Day seemed to have the best shot, taking a two-stroke lead with three holes to go. But he made bogeys on the next two holes to fall a stroke behind, then ran a birdie putt that would have put him back in the lead a foot past the hole on 18. As the ball rolled past the cup, Day crouched down and put a hand to his face.

"I think pressure got to me a little bit," said Day, who finished two strokes behind Scott and Angel Cabrera.

"It's a little disappointing, but there's a lot of experience that I can take into next year," Day said. "Hopefully I can wear one of those green jackets soon."


SEE YOU AGAIN: For a guy who'd never been to Augusta National before, John Huh figured the place out pretty quickly.

Not only did Huh get an automatic invite to next year's Masters by finishing 11th, he also took home a nice piece of crystal after an eagle on the par-5 15th.

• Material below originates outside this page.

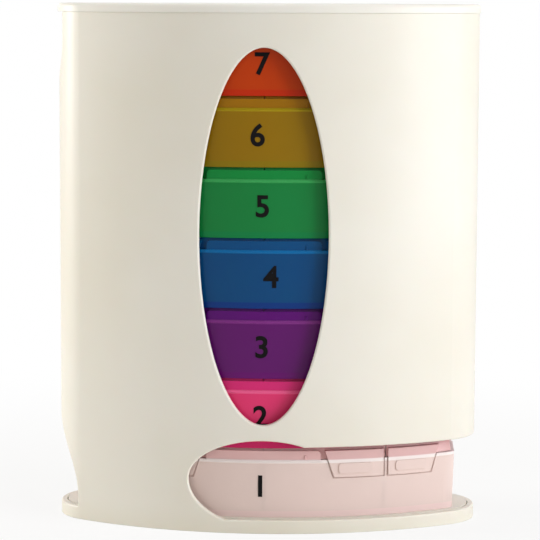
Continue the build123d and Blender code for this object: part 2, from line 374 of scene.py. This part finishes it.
def addMark(day):
    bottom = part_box(day + "_tray")[0].z
    low = plan["rimHeight"] + markLook["above"]
    corners = []
    for depth in (-markLook["proud"], markLook["sink"]):
        trim = markLook["trim"] if depth < 0 else 0.0  # the front face is a little smaller
        for side, top in ((-1, 0), (1, 0), (1, 1), (-1, 1)):
            x = markLook["x"] + side * (markLook["width"] / 2 - trim)
            above = low + top * markLook["height"] + (trim if top == 0 else -trim)
            corners.append((x, trayFront(x, above) + markLook["setBack"] + depth, bottom + above))
    faces = [(0, 1, 2, 3), (7, 6, 5, 4), (0, 4, 5, 1), (1, 5, 6, 2), (2, 6, 7, 3), (3, 7, 4, 0)]
    mesh = bpy.data.meshes.new("mouldMark_" + day)
    mesh.from_pydata(corners, [], faces)
    mesh.materials.append(trayPaint[day])
    mark = plainPiece("mouldMark_" + day, mesh)
    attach(mark, day + "_box")
    "tray_" + dayLook[day]["word"]


for day in days:
    addMark(day)
print("moulding marks done")

# Plain numerals on the tray fronts, counted from the box that leaves first
numeralLook = {"size": 10.4 * mm, "thickness": 0.3 * mm, "weight": 0.22 * mm, "proud": 0.1 * mm,
               "sink": 0.2 * mm, "bottom": 7.4 * mm}
# how far each numeral stands to the right of the middle, in millimetres
numeralPlace = {"sun": -1.0, "sat": -1.0, "fri": -0.6, "thu": 2.5, "wed": -0.5, "tue": -2.3, "mon": -1.0}
inkLook = {"colour": srgb(12, 10, 11), "worn": srgb(28, 24, 26), "wornStart": 0.55, "wornEnd": 0.8,
           "roughness": 0.5, "roughnessSwing": 0.2, "specular": 0.12,
           "speck": 700.0, "speckDetail": 4.0, "speckRough": 0.7,
           "speckStrength": 0.1, "speckDepth": 0.02 * mm}


def inkPaint():
    made, pen = newMaterial("printedInk")
    place = pen.make("ShaderNodeTexCoord", {}, {}, "Object")
    speck = noise(pen, place, inkLook["speck"], inkLook["speckDetail"], inkLook["speckRough"])
    wear = speck.ramp(inkLook["wornStart"], inkLook["wornEnd"])
    sockets = {"Height": speck, "Strength": inkLook["speckStrength"], "Distance": inkLook["speckDepth"]}
    surface(pen, {
        "Base Color": wear.blend(inkLook["colour"], inkLook["worn"]),
        "Roughness": inkLook["roughness"] + speck * inkLook["roughnessSwing"],
        "Specular IOR Level": inkLook["specular"],
        "Normal": pen.make("ShaderNodeBump", {}, sockets),
    })
    return made


def addNumeral(day, figure, ink):
    words = bpy.data.curves.new("numeral", "FONT")
    words.body = str(figure)
    words.size = numeralLook["size"]
    words.offset = numeralLook["weight"]
    words.extrude = numeralLook["thickness"] / 2
    words.align_x = "CENTER"
    maker = bpy.data.objects.new("maker", words)
    bpy.context.collection.objects.link(maker)
    bpy.context.view_layer.update()
    evaluated = maker.evaluated_get(bpy.context.evaluated_depsgraph_get())
    mesh = bpy.data.meshes.new_from_object(evaluated)
    bpy.data.objects.remove(maker)
    mesh.name = "numeral_" + day
    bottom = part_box(day + "_tray")[0].z
    centre = numeralPlace[day] * mm
    for vertex in mesh.vertices:
        x = vertex.co.x + centre
        above = vertex.co.y + numeralLook["bottom"]
        depth = -numeralLook["proud"] if vertex.co.z > 0 else numeralLook["sink"]
        vertex.co = Vector((x, trayFront(x, above) + depth, bottom + above))
    mesh.materials.clear()
    mesh.materials.append(ink)
    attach(plainPiece("numeral_" + day, mesh), day + "_box")


ink = inkPaint()
for count, day in enumerate(days):
    addNumeral(day, count + 1, ink)
print("numerals done")

# Studio: pale floor, soft light, white surround
studio = {"floorHalf": 6.0, "floorColour": srgb(244, 243, 240), "floorGlow": 0.82,
          "shadowReach": 0.1, "shadowEnd": 0.34,
          "ambient": 0.31, "ambientColour": (1.0, 0.97, 0.91, 1.0), "surround": (1.0, 1.0, 1.0, 1.0)}
lamps = {
    "key": {"place": (1.2, -0.6, 0.42), "size": 0.8, "power": 13.1, "colour": (0.98, 1.0, 1.05)},
    "side": {"place": (-1.2, 0.12, 0.35), "size": 0.5, "power": 10.0, "colour": (1.0, 0.98, 0.95)},
    "top": {"place": (0.1, 0.1, 1.3), "size": 1.0, "power": 4.2, "colour": (1.0, 1.0, 1.0)},
}


def addFloor():
    half = studio["floorHalf"]
    mesh = bpy.data.meshes.new("floor")
    corners = [(-half, -half, 0), (half, -half, 0), (half, half, 0), (-half, half, 0)]
    mesh.from_pydata(corners, [], [(0, 1, 2, 3)])
    made, pen = newMaterial("paleFloor")
    seen = pen.make("ShaderNodeLightPath", {}, {}, "Is Camera Ray")
    place = pen.make("ShaderNodeTexCoord", {}, {}, "Object")
    away = pen.make("ShaderNodeVectorMath", {"operation": "LENGTH"}, {0: place}, "Value")
    far = away.ramp(studio["shadowReach"], studio["shadowEnd"])  # plain white beyond the shadow
    white = far * (1 - studio["floorGlow"]) + studio["floorGlow"]
    matt = pen.make("ShaderNodeBsdfDiffuse", {}, {"Color": studio["floorColour"]})
    glow = pen.make("ShaderNodeEmission", {}, {"Color": studio["surround"], "Strength": 1.0})
    both = pen.make("ShaderNodeMixShader", {}, {0: seen * white, 1: matt, 2: glow})
    pen.make("ShaderNodeOutputMaterial", {}, {"Surface": both})
    mesh.materials.append(made)
    plainPiece("floor", mesh)


def addLamp(name, look):
    data = bpy.data.lights.new(name, "AREA")
    data.size = look["size"]
    data.energy = look["power"]
    data.color = look["colour"]
    lamp = bpy.data.objects.new(name, data)
    lamp.location = look["place"]
    aim = (cadLow + cadHigh) / 2 - lamp.location
    lamp.rotation_euler = aim.to_track_quat("-Z", "Y").to_euler()
    bpy.context.collection.objects.link(lamp)


def lightWorld():
    world = bpy.data.worlds.new("surround")
    world.use_nodes = True
    world.node_tree.nodes.clear()
    bpy.context.scene.world = world
    pen = Wire(world.node_tree)
    camera = pen.make("ShaderNodeLightPath", {}, {}, "Is Camera Ray")
    glossy = pen.make("ShaderNodeLightPath", {}, {}, "Is Glossy Ray")
    through = pen.make("ShaderNodeLightPath", {}, {}, "Is Transmission Ray")
    shown = (camera + glossy + through).ramp(0.0, 0.5)
    sockets = {"Color": studio["ambientColour"], "Strength": studio["ambient"]}
    light = pen.make("ShaderNodeBackground", {}, sockets)
    white = pen.make("ShaderNodeBackground", {}, {"Color": studio["surround"], "Strength": 1.0})
    both = pen.make("ShaderNodeMixShader", {}, {0: shown, 1: light, 2: white})
    pen.make("ShaderNodeOutputWorld", {}, {"Surface": both})


addFloor()
for name, look in lamps.items():
    addLamp(name, look)
lightWorld()
bpy.context.scene.view_settings.view_transform = "Standard"
print("studio done")

# Camera, as found by matching the tower's outline to the photograph
cameraLook = {"place": (37.16 * mm, -833.8 * mm, 183.8 * mm), "yaw": -0.04364, "pitch": -0.11559,
              "roll": 0.00416, "focalPixels": 2382.7, "framePixels": 540, "sensor": 36.0}


def addCamera():
    yaw, pitch, roll = cameraLook["yaw"], cameraLook["pitch"], cameraLook["roll"]
    ahead = Vector((math.sin(yaw) * math.cos(pitch), math.cos(yaw) * math.cos(pitch), math.sin(pitch)))
    level = Vector((math.cos(yaw), -math.sin(yaw), 0))
    upright = level.cross(ahead)
    right = level * math.cos(roll) + upright * math.sin(roll)
    up = upright * math.cos(roll) - level * math.sin(roll)
    data = bpy.data.cameras.new("camera")
    data.sensor_width = cameraLook["sensor"]
    data.lens = cameraLook["focalPixels"] / cameraLook["framePixels"] * cameraLook["sensor"]
    camera = bpy.data.objects.new("camera", data)
    bpy.context.collection.objects.link(camera)
    turn = Matrix((right, up, -ahead)).transposed().to_4x4()
    camera.matrix_world = Matrix.Translation(Vector(cameraLook["place"])) @ turn
    bpy.context.scene.camera = camera


addCamera()
print("camera done")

"That's what I'm really looking forward to receiving," Huh said.

Asked how he knew about the prize, the Masters rookie said someone told him about it during a practice round.

"They told me, 'Every time you eagle, you get crystal.' So that's what I was looking forward to," Huh said.

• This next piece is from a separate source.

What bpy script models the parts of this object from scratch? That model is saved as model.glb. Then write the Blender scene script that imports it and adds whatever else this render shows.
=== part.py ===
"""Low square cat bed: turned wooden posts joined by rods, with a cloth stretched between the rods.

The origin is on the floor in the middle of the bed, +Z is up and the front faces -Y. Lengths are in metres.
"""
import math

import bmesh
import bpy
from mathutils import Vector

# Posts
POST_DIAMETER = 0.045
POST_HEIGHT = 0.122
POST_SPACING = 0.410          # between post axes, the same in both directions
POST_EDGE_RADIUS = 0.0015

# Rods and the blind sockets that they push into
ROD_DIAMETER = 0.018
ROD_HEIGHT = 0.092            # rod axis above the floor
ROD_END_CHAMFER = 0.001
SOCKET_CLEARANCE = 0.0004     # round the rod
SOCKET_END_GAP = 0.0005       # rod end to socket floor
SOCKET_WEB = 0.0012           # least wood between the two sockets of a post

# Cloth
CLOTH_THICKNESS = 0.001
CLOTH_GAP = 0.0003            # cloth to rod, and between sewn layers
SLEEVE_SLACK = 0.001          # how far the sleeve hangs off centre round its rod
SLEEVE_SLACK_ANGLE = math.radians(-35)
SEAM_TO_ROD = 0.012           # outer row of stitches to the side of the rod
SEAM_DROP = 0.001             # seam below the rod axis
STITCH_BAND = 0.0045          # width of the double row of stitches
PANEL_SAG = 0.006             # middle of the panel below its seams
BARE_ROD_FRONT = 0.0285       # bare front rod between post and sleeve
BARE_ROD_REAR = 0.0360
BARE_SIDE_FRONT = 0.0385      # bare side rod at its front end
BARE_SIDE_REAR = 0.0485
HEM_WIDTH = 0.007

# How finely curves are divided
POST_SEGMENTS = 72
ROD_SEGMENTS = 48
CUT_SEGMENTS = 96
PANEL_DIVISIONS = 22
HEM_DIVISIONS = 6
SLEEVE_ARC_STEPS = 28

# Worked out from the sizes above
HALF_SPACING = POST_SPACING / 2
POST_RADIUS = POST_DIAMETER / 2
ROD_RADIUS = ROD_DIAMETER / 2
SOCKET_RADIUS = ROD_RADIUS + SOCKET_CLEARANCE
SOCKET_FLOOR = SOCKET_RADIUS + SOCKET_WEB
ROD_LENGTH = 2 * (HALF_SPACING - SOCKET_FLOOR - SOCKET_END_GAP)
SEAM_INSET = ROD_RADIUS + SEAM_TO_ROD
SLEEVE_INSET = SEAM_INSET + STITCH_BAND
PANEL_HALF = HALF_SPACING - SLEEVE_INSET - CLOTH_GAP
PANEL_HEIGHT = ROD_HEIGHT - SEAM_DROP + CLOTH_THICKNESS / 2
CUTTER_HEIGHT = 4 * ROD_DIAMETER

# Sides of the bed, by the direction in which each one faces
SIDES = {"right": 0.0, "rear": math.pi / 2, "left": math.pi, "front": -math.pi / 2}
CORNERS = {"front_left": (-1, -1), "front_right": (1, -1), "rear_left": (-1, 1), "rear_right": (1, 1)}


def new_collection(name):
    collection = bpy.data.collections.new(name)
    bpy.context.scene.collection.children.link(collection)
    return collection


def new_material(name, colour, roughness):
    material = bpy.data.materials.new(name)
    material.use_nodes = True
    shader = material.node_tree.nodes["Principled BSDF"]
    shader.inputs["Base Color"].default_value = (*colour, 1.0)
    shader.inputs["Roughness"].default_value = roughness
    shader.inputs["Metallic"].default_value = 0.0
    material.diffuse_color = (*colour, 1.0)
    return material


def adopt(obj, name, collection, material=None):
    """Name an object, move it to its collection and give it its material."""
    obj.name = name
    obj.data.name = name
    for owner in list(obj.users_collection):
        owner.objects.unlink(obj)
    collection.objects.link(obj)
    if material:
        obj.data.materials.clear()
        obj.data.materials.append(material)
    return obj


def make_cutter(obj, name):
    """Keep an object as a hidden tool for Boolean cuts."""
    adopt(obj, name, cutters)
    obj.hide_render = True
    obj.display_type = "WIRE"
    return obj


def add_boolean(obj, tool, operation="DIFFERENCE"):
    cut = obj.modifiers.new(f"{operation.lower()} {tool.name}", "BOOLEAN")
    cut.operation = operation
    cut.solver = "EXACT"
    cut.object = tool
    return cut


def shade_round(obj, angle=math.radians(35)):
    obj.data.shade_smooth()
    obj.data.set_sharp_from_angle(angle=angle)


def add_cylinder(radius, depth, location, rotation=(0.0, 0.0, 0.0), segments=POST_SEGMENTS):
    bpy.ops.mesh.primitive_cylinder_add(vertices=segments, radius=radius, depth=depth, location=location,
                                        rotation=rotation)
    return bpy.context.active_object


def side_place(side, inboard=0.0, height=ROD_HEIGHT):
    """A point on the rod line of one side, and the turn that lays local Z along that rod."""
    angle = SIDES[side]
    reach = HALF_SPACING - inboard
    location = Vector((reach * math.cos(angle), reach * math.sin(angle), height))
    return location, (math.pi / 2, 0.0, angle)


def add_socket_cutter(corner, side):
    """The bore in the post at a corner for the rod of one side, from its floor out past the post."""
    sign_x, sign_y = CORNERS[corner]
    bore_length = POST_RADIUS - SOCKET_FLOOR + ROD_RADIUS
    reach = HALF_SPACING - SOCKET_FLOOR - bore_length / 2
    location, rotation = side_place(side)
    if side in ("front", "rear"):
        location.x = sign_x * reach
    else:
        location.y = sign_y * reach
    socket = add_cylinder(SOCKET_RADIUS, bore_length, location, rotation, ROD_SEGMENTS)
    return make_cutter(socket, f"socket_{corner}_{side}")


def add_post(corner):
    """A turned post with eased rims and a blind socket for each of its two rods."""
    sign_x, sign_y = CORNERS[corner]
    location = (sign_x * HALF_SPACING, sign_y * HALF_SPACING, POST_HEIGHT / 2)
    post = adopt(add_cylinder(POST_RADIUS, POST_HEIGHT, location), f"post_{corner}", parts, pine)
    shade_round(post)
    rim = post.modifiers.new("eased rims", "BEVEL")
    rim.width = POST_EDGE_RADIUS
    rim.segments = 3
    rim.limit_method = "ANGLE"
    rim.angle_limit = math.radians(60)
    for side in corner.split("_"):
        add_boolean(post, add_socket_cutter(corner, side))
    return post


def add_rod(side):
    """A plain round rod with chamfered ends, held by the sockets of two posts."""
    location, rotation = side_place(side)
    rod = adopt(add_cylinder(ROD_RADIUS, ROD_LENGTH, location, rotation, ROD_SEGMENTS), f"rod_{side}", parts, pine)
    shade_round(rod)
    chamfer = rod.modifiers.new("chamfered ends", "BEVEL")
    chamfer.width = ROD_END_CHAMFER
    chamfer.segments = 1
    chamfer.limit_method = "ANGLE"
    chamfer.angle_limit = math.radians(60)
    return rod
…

Huh was hovering on the edge of the cut line after going 70-77 the first two days. But he made it by one stroke, then climbed up the leaderboard with a 71 on Saturday. He followed that with a 4-under 68 on Sunday, the second-best score of the day.

That tied him for 11th, with Tim Clark, and ensured he'll be back next year.

The top 12 players are guaranteed entry into next year's tournament. Fellow Masters rookie Thorbjorn Olesen also booked a return ticket with his tie for sixth.

"That was my goal, actually, before I teed up today, trying to come back here next year if I could," Huh said. "I'm really pleased with the way I played today and look forward to playing next year."

In the meantime, Huh will savor the memories of this week.

"I'm taking two weeks off after this, so I'm pretty sure I'm going to have a good memory for two weeks," he said. "Hopefully I can take all the positive stuff from what I did this week to the next tournament."